After performing ‘The Man who Loved Boxes’ at ArtPlay, they knew their roles so well that very little rehearsal was required to perform again in an ArtPlay cabaret some time later. They had a body memory for what they were to do, so even though they were performing in a completely different format and setting, they adapted and presented a highly acclaimed and beautiful performance. This indicated to us that the children truly owned their role in the show, as I don’t believe they could have performed as they did if they had not been key collaborators in the development of the performance.
As an artist I find children to be rich, complex, insightful and inspiring cocreators, and as an educator I find art to be a rich, complex, insightful and inspiring tool for life-long learning. I collaborate with children because art and knowledge are empowering, children grow into adults and adults can learn a lot from children. My collaboration with children aims to be rigorous and multi-layered, containing depth, time and parameters within which to create. I work towards a process where ideas, skills and techniques can flow freely between children and adult artists.
ArtPlay has inspired, informed, supported and enabled my rich artistic and pedagogical inquiry into collaborative art practice with children.
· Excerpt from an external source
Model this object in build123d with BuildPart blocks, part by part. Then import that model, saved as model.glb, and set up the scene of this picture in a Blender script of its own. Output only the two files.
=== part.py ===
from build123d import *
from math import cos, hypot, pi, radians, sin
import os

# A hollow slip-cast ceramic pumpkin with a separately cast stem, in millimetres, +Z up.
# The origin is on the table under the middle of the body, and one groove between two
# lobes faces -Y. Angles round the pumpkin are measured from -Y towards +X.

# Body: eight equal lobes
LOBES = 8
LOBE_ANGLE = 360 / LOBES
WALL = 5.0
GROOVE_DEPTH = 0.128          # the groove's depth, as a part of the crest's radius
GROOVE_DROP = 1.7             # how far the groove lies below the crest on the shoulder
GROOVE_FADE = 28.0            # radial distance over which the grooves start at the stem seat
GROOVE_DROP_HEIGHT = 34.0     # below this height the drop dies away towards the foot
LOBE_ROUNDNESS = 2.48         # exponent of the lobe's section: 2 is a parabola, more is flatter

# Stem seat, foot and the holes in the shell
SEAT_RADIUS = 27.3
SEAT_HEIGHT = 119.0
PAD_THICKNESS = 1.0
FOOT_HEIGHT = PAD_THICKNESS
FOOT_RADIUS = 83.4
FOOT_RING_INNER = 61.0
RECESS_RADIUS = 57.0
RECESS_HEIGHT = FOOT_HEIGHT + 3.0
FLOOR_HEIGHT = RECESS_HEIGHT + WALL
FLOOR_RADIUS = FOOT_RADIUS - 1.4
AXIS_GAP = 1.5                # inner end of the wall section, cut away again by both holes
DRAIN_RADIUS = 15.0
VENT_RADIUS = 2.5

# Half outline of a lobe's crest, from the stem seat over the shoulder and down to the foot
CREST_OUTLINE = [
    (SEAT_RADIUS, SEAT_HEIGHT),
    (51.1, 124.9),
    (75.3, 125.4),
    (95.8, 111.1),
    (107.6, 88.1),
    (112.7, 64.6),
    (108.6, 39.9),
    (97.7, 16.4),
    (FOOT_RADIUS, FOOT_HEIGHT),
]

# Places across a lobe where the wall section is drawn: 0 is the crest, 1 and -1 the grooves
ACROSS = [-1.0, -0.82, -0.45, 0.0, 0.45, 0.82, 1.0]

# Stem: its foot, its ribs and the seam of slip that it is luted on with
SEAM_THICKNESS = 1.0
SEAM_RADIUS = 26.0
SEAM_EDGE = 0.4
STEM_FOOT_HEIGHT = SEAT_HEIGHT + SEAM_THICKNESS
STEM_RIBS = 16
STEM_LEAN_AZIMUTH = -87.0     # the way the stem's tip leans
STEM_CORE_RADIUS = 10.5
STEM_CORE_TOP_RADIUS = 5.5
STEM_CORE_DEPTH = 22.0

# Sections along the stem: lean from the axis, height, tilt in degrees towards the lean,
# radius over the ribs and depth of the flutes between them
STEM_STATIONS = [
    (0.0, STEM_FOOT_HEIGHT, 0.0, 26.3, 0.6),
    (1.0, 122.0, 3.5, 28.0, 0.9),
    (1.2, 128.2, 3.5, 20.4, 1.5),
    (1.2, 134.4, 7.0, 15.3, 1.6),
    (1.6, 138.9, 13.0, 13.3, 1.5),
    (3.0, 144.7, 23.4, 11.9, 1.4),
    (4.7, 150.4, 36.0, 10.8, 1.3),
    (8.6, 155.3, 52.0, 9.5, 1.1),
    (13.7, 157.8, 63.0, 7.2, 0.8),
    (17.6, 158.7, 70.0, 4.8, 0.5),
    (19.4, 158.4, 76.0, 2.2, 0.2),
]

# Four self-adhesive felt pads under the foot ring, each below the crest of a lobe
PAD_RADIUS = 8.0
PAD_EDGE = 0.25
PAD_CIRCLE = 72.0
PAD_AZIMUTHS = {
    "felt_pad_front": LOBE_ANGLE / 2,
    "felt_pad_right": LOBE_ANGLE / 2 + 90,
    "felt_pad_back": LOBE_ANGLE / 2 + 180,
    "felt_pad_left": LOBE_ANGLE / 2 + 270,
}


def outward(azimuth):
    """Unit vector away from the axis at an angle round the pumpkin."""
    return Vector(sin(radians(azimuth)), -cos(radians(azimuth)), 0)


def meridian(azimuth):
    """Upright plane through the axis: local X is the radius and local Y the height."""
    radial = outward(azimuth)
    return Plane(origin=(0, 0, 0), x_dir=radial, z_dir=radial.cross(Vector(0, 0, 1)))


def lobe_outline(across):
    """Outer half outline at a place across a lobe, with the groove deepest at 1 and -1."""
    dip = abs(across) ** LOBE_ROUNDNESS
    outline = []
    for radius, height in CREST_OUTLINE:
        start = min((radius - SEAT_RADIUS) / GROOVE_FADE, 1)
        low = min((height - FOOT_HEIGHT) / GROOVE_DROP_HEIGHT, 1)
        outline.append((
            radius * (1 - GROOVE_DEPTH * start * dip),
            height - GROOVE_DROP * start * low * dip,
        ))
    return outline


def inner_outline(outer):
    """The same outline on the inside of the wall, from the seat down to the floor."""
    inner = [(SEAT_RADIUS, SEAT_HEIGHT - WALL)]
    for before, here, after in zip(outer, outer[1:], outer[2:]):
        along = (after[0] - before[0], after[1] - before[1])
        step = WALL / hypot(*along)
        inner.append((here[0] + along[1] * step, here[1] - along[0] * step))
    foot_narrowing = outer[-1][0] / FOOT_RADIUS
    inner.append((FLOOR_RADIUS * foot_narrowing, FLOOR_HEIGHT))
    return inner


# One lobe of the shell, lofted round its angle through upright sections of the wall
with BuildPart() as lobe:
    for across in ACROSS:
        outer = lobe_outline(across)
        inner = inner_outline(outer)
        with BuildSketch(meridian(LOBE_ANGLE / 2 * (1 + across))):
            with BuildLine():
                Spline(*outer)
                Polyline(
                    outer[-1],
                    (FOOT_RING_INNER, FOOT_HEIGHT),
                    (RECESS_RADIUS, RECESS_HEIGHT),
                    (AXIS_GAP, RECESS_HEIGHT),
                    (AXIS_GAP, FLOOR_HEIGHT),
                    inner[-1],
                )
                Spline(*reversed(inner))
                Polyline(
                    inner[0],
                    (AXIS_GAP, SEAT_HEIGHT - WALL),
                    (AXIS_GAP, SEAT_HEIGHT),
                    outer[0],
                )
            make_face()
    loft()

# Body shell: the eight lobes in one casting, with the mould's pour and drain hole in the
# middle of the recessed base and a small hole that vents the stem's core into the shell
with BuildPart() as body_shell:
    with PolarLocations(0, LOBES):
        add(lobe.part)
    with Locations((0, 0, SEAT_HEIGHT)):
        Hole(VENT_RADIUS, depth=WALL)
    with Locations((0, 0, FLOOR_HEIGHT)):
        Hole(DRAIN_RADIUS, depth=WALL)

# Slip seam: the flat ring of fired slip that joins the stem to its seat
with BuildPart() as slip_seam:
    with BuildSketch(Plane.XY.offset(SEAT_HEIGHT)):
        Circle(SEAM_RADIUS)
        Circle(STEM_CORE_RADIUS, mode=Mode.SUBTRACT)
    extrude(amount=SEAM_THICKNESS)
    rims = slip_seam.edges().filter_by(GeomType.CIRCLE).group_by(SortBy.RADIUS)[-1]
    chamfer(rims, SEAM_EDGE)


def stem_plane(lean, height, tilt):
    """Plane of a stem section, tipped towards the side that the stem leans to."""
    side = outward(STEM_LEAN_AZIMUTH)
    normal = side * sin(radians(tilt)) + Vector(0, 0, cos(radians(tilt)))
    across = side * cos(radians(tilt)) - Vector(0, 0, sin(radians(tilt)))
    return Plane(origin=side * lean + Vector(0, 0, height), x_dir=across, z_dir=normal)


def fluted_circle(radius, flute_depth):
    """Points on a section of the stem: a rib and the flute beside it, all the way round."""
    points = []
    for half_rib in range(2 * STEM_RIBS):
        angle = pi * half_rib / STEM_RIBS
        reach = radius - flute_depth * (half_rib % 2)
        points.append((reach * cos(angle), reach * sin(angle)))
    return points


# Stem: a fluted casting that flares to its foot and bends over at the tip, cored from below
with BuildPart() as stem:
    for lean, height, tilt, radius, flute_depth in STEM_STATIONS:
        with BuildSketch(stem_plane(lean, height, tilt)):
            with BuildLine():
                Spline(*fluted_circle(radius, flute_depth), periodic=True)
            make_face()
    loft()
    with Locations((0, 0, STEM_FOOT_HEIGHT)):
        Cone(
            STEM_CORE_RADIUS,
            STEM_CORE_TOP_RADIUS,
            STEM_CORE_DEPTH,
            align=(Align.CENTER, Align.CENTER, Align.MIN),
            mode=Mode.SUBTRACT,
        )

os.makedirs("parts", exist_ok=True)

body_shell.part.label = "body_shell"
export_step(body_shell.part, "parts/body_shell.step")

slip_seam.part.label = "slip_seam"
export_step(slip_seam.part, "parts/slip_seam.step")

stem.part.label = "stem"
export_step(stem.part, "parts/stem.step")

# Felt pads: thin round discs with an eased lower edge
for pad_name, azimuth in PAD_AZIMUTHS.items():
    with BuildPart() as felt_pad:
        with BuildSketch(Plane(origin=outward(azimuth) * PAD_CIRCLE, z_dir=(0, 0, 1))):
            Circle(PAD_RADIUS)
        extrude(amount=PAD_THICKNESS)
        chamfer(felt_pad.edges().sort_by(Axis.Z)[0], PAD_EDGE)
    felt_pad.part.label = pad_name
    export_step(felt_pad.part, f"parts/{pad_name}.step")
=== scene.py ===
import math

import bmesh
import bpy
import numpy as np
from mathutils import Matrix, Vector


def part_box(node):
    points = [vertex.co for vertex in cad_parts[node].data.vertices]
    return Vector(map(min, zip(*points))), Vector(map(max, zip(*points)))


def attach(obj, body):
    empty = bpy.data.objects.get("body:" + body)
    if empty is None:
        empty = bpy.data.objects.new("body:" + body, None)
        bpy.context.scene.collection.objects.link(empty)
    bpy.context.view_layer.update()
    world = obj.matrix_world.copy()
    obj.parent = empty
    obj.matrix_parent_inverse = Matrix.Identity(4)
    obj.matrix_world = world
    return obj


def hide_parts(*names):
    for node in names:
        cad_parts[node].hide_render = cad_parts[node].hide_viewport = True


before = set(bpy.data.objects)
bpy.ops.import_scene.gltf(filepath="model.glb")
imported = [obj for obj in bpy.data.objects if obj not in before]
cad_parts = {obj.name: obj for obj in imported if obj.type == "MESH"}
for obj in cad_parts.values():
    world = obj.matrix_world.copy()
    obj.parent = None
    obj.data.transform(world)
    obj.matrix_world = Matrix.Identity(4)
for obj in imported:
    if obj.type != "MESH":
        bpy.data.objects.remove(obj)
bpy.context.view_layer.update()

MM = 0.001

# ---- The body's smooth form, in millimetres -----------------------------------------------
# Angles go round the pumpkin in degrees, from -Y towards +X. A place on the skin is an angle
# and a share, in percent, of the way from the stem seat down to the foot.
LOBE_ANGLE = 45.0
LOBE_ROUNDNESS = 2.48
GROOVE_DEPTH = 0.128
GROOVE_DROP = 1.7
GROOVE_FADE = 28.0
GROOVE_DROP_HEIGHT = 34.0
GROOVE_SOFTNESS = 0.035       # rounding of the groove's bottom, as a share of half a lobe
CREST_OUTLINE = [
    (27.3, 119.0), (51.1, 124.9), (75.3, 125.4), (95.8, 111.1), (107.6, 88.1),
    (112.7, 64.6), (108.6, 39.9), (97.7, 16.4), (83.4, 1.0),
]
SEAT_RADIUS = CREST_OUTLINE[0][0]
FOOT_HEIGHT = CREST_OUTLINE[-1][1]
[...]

Currently Ken and I are creating a theatre event to be staged in regional Victoria in November 2012 entitled ‘STEA M!’ We are collaborating with several theatre artists, steam engineers, members of our local community and the steampunk community from Melbourne using collaborative models developed through our theatre practice and the work we have done with children. I am also investigating collaborative practice with babies and their parents, working towards the development of theatre for babies and adults. Once again ArtPlay has supported this work with the opportunity for me to run a series of workshops for babies and their parents called ‘Sonic Baby’. These explored the soundscape of the everyday, inspired by the sensory world of babies.
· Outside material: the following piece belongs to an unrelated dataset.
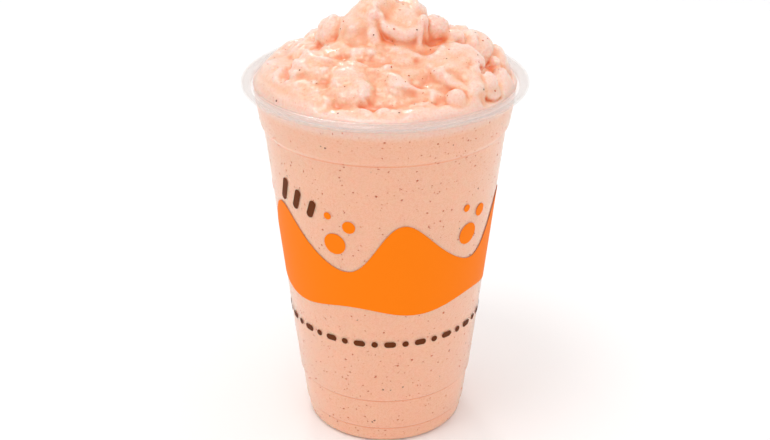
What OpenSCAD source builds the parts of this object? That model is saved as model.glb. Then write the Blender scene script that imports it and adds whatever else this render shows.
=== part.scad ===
// Strawberry smoothie heaped over the rim of a clear take-away cup.
// Millimetres, +Z up, origin at the centre of the foot ring, on the table.

/* [Cup] */
// Outer diameter across the rolled rim
rim_d = 95; // [80:0.5:110]
// Height from the table to the top of the rolled rim
cup_h = 126.4; // [100:0.2:155]
// Outer diameter of the foot, just above its rounded corner
base_d = 55.2; // [46:0.2:66]
// Thickness of the formed sheet
wall_t = 0.6; // [0.4:0.05:1]

/* [Rim] */
// Width of the rolled rim, across its section
roll_w = 4.2; // [3.4:0.1:5.2]
// Height of the rolled rim
roll_h = 3; // [2.4:0.1:4]
// How far round its section the sheet is curled, from the mouth over the top
curl_turn = 305; // [270:5:310]

/* [Ledges] */
// Distance from the top of the rim down to the stacking shoulder
shoulder_drop = 17; // [12:0.5:24]
// Height of the stacking shoulder
shoulder_h = 2.8; // [1.5:0.1:4]
// How far the shoulder steps out
shoulder_step = 1.3; // [0.5:0.1:2]
// How far the top of the body lies inside the mouth
shoulder_inset = 2.8; // [2:0.1:4]
// Height of the lower ledge above the table
ledge_z = 18.2; // [12:0.2:30]
// Height of the line above the foot
foot_z = 6; // [4:0.2:9]
// How far the foot line and the lower ledge step out
ledge_step = 0.55; // [0.3:0.05:0.9]
// Height of the foot line and of the lower ledge
ledge_h = 0.9; // [0.6:0.1:1.5]

/* [Foot] */
// Radius of the rounded corner at the foot
corner_r = 2.8; // [1.2:0.1:3.4]
// Width of the flat ring that the cup stands on
ring_w = 1.4; // [0.8:0.1:2.5]
// How far the base panel is raised above the table
recess_h = 2.5; // [1.5:0.1:3]
// How far the wall round the raised base panel leans in
recess_lean = 0.8; // [0.3:0.1:2]

/* [Drink] */
// Depth of the drink below the top of the rim, at the wall
fill_drop = 1.2; // [0.6:0.1:10]
// How far the drink crowns towards its middle, without its lobes
crown_h = 5; // [0:0.5:10]
// How softly neighbouring lobes run into each other
blend = 0.7; // [0.3:0.1:2]
// Height of the heap, as a share of its full height
heap_share = 1; // [0.8:0.05:1.2]

/* [Hidden] */

rim_r = rim_d / 2;
// Radius of the inner face where it turns into the roll
mouth_r = rim_r - roll_w;
roll_z = cup_h - roll_h / 2;
shoulder_z = cup_h - shoulder_drop;
base_r = base_d / 2;
// Radius of the body's outer face just below the shoulder
body_top_r = mouth_r - shoulder_inset;
// Radial room between the drink and the sheet
drink_gap = 0.02;
// Room between the highest line where the drink meets the cup and the top of the rim
lip_gap = 0.5;

arc_step = 9;
sectors = 72;
heap_rings = 22;
step_parts = 4;

// Lobes of the heap: [across, away, up, half width, half depth, half height, turn].
// Lengths are hundredths of the mouth radius, up is from the top of the rim,
// and the turn is in degrees about the vertical.
LOBES = [
    // summit: a tall horn, a lower one behind a scoop, and the block under them
    [-14, 5, 38, 20, 18, 25, 0],
    [21, 9, 34, 15, 16, 22, 0],
    [5, -2, 23, 35, 27, 21, 0],
    // left of the summit
    [-40, 5, 23, 12, 16, 17, 0],
    [-60, 12, 8, 20, 28, 16, 0],
    [-79, -16, -5, 25, 58, 21, -4],
    // beads and lobe right of the summit
    [39, 0, 34, 12, 12, 12, 0],
    [48, -7, 26, 9, 9, 9, 0],
    [65, 5, 14, 18, 22, 18, 0],
    [83, 9, 2, 16, 28, 16, 0],
    // ledge under the summit
    [-5, -28, 12, 51, 25, 21, 0],
    [42, -35, 9, 28, 28, 18, -15],
    // left front: the upper fold and the tongue below it
    [-42, -46, 5, 30, 28, 18, 20],
    [-28, -67, -2, 20, 23, 15, 0],
    [-55, -74, -7, 25, 18, 12, -35],
    // centre and right front
    [9, -62, 0, 21, 23, 15, 0],
    [35, -69, -5, 28, 21, 14, 10],
    [0, -87, -8, 62, 15, 12, 0],
    [67, -60, -2, 9, 21, 15, 22],
    [52, -76, 0, 7, 7, 7, 0],
    [78, -48, 0, 11, 11, 11, 0],
    [87, -21, -5, 13, 23, 14, 0],
    // back
    [0, 25, 16, 30, 30, 22, 0],
    [32, 48, 0, 39, 35, 18, -15],
    [-32, 48, 0, 32, 37, 20, 15],
    [0, 79, -9, 60, 21, 15, 0],
    [-72, 44, -9, 25, 32, 17, 25],
    [72, 46, -9, 23, 30, 18, -25]
];

// ---------- profiles: lists of [radius, height] ----------

// A soft step from one point to another
function step_out(r0, z0, r1, z1) = [
    for (i = [0 : step_parts])
        let (t = i / step_parts)
        [r0 + (r1 - r0) * t * t * (3 - 2 * t), z0 + (z1 - z0) * t]
];

// Part of an ellipse about [r, z], from angle a0 to a1
function arc(r, z, half_w, half_h, a0, a1) =
    let (n = ceil(abs(a1 - a0) / arc_step))
    [for (i = [0 : n]) let (a = a0 + (a1 - a0) * i / n) [r + half_w * cos(a), z + half_h * sin(a)]];

// Radius of the body's straight taper, outside, without its two small steps
function taper_r(z) =
    let (steps = 2 * ledge_step)
    base_r + (body_top_r - steps - base_r) * (z - corner_r) / (shoulder_z - corner_r);

// The wall from the foot's corner to the shoulder, moved in by inset
function body_side(inset) = concat(
    step_out(taper_r(foot_z) - inset, foot_z,
        taper_r(foot_z + ledge_h) + ledge_step - inset, foot_z + ledge_h),
    step_out(taper_r(ledge_z) + ledge_step - inset, ledge_z,
        taper_r(ledge_z + ledge_h) + 2 * ledge_step - inset, ledge_z + ledge_h),
    step_out(body_top_r - inset, shoulder_z,
        body_top_r + shoulder_step - inset, shoulder_z + shoulder_h)
);

// Outer face: from the middle of the base panel, round the foot and up the wall
function outer_face() = concat(
    [[0, recess_h], [base_r - corner_r - ring_w - recess_lean, recess_h], [base_r - corner_r - ring_w, 0]],
    arc(base_r - corner_r, corner_r, corner_r, corner_r, -90, 0),
    body_side(0)
);

// Inner face: from the middle of the floor, round the channel and up the wall
function inner_face(gap = 0) =
    let (t = wall_t + gap, floor_z = recess_h + t, channel_r = base_r - corner_r)
    concat(
        [[0, floor_z], [channel_r - ring_w - recess_lean + t, floor_z], [channel_r - ring_w + t, t]],
        arc(channel_r, corner_r, corner_r - t, corner_r - t, -90, 0),
        body_side(t)
    );

// The rolled rim: over the hollow of the roll, round its open end and back outside
function rolled_rim() =
    let (r = rim_r - roll_w / 2, end = 180 - curl_turn)
    concat(
        arc(r, roll_z, roll_w / 2 - wall_t, roll_h / 2 - wall_t, 180, end),
        arc(r, roll_z, roll_w / 2, roll_h / 2, end, 180)
    );

// ---------- the heap ----------

// Height of one lobe's top over a point. Past its edge it falls away along a straight slope.
function lobe_top(l, x, y) =
    let (
        unit = mouth_r / 100,
        dx = x - l[0] * unit,
        dy = y - l[1] * unit,
        u = norm([
            (dx * cos(l[6]) + dy * sin(l[6])) / (l[3] * unit),
            (dy * cos(l[6]) - dx * sin(l[6])) / (l[4] * unit)
        ]),
        edge = 0.85,
        edge_height = sqrt(1 - edge * edge),
        cap = u < edge ? sqrt(1 - u * u) : edge_height - (u - edge) * edge / edge_height
    )
    cup_h + heap_share * unit * (l[2] + l[5] * cap);

// Top of the drink without lobes
function crown(x, y) = cup_h - fill_drop + crown_h * (1 - (x * x + y * y) / (mouth_r * mouth_r));

// Height of the drink over a point: the tallest lobe there, with soft joins
function heap_top(x, y) =
    let (
        tops = concat([crown(x, y)], [for (l = LOBES) lobe_top(l, x, y)]),
        top = max(tops),
        weights = [for (h = tops) exp((h - top) / blend)]
    )
    top + blend * ln(weights * [for (w = weights) 1]);

// ---------- the pieces ----------

module cup() {
    color([0.93, 0.93, 0.92, 0.45])
        rotate_extrude($fn = 144)
            polygon(concat(
                outer_face(),
                rolled_rim(),
                [for (i = [len(inner_face()) - 1 : -1 : 0]) inner_face()[i]]
            ));
}

module smoothie() {
    side = inner_face(drink_gap);
    walls = len(side) - 1;
    neck = side[walls];
    angles = [for (i = [0 : sectors - 1]) i * 360 / sectors];

    // The wall leans out from the shoulder to the middle of the roll, and is upright above
    function wall_r(z) =
        let (share = min(1, (z - neck[1]) / (roll_z - neck[1])))
        neck[0] + (mouth_r - drink_gap - neck[0]) * share;
    function brim_point(a) =
        let (z = min(cup_h - lip_gap, heap_top(mouth_r * cos(a), mouth_r * sin(a))))
        [wall_r(z) * cos(a), wall_r(z) * sin(a), z];
    function heap_point(r, a) = [r * cos(a), r * sin(a), heap_top(r * cos(a), r * sin(a))];

    points = concat(
        [for (k = [1 : walls]) for (a = angles) [side[k][0] * cos(a), side[k][0] * sin(a), side[k][1]]],
        [for (a = angles) brim_point(a)],
        [for (k = [1 : heap_rings - 1]) for (a = angles) heap_point(mouth_r * (1 - k / heap_rings), a)],
        [heap_point(0, 0)]
    );
    rows = walls + heap_rings;
    function at(k, i) = k * sectors + i % sectors;
    // Two triangles, split along the shorter diagonal, so that the creases stay clean
    function patch(a, b, c, d) = norm(points[a] - points[c]) < norm(points[b] - points[d])
        ? [[a, b, c], [a, c, d]]
        : [[b, c, d], [b, d, a]];
    faces = concat(
        [[for (i = [0 : sectors - 1]) at(0, i)]],
        [for (k = [0 : walls - 2]) for (i = [0 : sectors - 1])
            [at(k, i), at(k + 1, i), at(k + 1, i + 1), at(k, i + 1)]],
        [for (k = [walls - 1 : rows - 2]) for (i = [0 : sectors - 1])
            each patch(at(k, i), at(k + 1, i), at(k + 1, i + 1), at(k, i + 1))],
        [for (i = [0 : sectors - 1]) [at(rows - 1, i), len(points) - 1, at(rows - 1, i + 1)]]
    );
    color("#F6BA9B") polyhedron(points, faces, convexity = 8);
}

cup();
smoothie();
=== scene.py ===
# %% [markdown]
# # A strawberry smoothie in a clear plastic cup
# The drink is half-frozen fruit and milk, blended thick enough to stand above the rim in folds.
# The cup is thin formed plastic, a little milky, so the drink shows through it slightly greyed.
# We load the solid model first. It fixes every size, and each piece below takes its place from it.

# %% Load the frame
import math

import bmesh
import bpy
import numpy as np
import openvdb
from mathutils import Euler, Matrix, Vector, noise


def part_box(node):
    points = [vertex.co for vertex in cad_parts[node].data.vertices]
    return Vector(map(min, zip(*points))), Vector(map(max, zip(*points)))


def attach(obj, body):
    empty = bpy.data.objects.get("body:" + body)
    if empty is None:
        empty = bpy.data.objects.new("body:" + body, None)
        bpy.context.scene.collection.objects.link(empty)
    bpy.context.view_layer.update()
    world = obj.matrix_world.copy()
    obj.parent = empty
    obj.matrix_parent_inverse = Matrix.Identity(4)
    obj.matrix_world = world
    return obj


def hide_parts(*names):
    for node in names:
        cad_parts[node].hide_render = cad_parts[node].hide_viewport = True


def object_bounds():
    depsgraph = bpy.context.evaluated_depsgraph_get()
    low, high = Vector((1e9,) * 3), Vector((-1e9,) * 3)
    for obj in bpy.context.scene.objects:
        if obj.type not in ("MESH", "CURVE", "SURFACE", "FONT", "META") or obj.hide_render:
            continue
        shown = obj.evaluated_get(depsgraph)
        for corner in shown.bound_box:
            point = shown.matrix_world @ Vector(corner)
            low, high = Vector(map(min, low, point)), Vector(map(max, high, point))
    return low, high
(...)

The work of Ken and myself in collaboration with children continues to develop and evolve. We were initially inspired by the idea that authentically and rigourously engaging children in our artistic and creative process would provide these children with insights into generating and experiencing art. Our core belief in the vital role that art and artists play in society, drove us to think about ways we could provide an introduction for children and, consequently adults, to engage in a life-long dialogue with art. Over time, working with children has become as much about their creative input into our work as it is about offering them insights into art and art making. Children’s ideas, perspectives and views of the world make collaborating with them an artistic choice rather than solely being about education. This has deepened my interest and inquiry into childhood aesthetics and the art of childhood, and I have subsequently developed a continuing practice-based inquiry into the shared creative space between children and artists.